### Data block
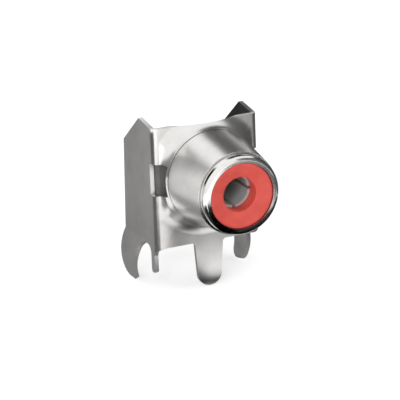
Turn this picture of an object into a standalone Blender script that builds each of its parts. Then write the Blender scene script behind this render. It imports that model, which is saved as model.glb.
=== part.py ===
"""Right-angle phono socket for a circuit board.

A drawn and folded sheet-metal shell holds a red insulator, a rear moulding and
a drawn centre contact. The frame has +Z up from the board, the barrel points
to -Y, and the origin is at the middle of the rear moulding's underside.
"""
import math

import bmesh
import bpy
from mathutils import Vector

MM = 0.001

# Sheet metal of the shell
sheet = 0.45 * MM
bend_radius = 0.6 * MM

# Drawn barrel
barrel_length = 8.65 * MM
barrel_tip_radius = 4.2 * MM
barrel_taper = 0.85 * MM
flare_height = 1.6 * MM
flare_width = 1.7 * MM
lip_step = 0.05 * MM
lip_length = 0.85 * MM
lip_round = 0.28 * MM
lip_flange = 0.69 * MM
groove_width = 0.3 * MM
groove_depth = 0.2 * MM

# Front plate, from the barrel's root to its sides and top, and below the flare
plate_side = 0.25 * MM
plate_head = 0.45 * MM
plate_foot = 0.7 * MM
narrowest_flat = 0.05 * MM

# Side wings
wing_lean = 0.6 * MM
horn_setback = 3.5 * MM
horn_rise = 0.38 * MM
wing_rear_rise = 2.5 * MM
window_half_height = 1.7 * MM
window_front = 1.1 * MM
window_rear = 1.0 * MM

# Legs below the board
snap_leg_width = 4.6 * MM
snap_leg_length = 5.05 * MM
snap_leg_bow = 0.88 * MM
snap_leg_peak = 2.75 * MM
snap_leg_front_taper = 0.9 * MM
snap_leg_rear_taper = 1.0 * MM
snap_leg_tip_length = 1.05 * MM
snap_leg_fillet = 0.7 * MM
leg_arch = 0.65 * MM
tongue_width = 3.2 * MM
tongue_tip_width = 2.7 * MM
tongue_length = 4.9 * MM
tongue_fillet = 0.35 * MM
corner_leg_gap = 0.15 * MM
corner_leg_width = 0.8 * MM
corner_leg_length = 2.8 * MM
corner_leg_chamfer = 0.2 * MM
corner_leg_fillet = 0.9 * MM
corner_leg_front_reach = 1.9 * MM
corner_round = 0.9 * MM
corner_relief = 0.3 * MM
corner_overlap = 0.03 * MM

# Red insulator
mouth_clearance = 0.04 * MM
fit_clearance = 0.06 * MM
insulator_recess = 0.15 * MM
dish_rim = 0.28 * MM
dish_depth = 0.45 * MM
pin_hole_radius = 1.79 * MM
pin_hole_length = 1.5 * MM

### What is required
Quote exactly the stretch of lines above that starts at the first one and ends at the line with "a circuit board.", and nothing beyond it.

### Solution to this exercise
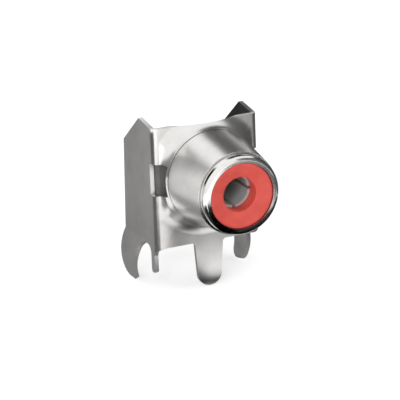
Turn this picture of an object into a standalone Blender script that builds each of its parts. Then write the Blender scene script behind this render. It imports that model, which is saved as model.glb.
=== part.py ===
"""Right-angle phono socket for a circuit board.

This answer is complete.